Thursday, May 05, 2011

On a Priest and Boys' Books (and a prayer)

This morning I was in a place I was also in on this very day, 48 years ago.
While I was there I did the exact same thing... though on that day, there was but One Species, today there were Two... this was a profound moment, and deserves meditation - and while I can write many things here on this blogg, there are some things which would take more space than the world contains... and I don't mean as in world = earth, I mean the Greek sense, where world = cosmos.

Afterwards I spoke briefly to the priest, and he said how sad it is that people only think of the few (very few) bad priests, and not of the large number of good priests. He wondered why there are not many stories about good priests...
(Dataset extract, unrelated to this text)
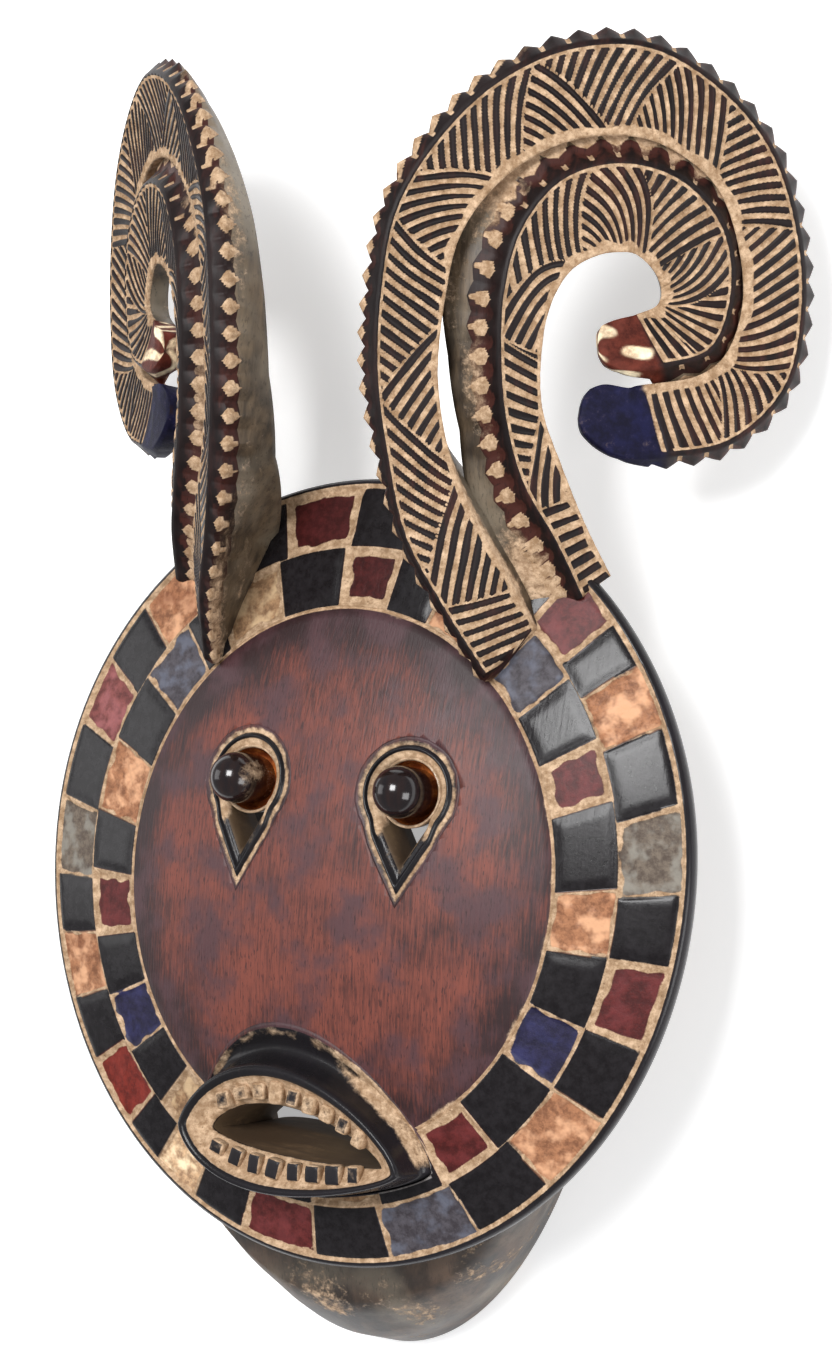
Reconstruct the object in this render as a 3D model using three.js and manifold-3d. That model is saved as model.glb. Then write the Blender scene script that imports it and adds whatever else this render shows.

It is a challenge. Of course in my Saga I have some good priests and even a pair of good bishops. (I must not mention the Pope just now; you will learn why eventually. Oh will you be surprised!) Some of these face severe difficulties, of course, but I have no writing time to waste on bad priests.

Why, you ask?

The answer happens to belong to my own discipline, as well as to my own interests. It is also in Chesterton:
It is always simple to fall; there are an infinity of angles at which one falls, only one at which one stands.
[GKC Orthodoxy CW1:306]
It is far harder to write a computer program without errors than to write one that contains errors. It is far harder to paint a picture, or compose (or play) a musical work, that contains no blemish than to achieve one without blemish... The same is true for stories. It is easy enough to write a story, but a real story must possess certain attributes... it must share somehow in the One True Story...

Our great guide in writing, indeed in Catholic writing (which is also simultaneously catholic), that is G. K. Chesterton, pointed out this important and very dramatic link - a link which suggests something:
that other great essential of the schoolboy protagonist; which is accidental and even improbable presence on a tremendous historical occasion. All who love boys' books as they should be loved know that Harry Harkaway, as well as crossing cutlasses with an individual smuggler or slaver, must also manage to be present at the Battle of Trafalgar. The young musketeer from Gascony, however engrossed by duels with masked bravos or loveletters to Marguerite de Valois, must not forget to put in an appearance at the Massacre of St. Bartholomew.
[GKC "The True Romance" taken from Daily News 1911 and quoted in A Handful of Authors]
Huh? you ask. What link is there?

Obviously, the link is that one's hero ought to be present at a tremendous historical occasion.

Well? What historical occasion was more tremendous than the crucifixion on Calvary?

Is not the priest there, like the hero in the boys' book? Is he not in persona Christi, and hence on Calvary? Is he not at once the priest, the altar, and the Lamb of sacrifice? "Yes, my son, God will provide the lamb for the sacrifice..." Was it not this that Moses (the archpriest of the Israelites) discussed with Christ when he appeared with Elijah at the Transfiguration? (As to why Elijah was there, we shall consider that at length another time.)

So now we have our formula, direct from Chesterton, and properly founded upon scripture and tradition, as well as upon common sense. (The Church, we know, is wedded to common sense; see GKC on that too.) As in the cases of software, or music, or painting, it now only requires the time and resources to synthesize it, to bring it to its completion. But it takes that initial ignition... that spark of the creation which for us is subcreation.

Let, therefore, the Spirit come, and direct His chosen writer (whoever it may be; I am not clamoring for another assignment here!) and may He inflame that one to write a modern priestly adventure according to the great tradition... good stories about a good priest. Amen.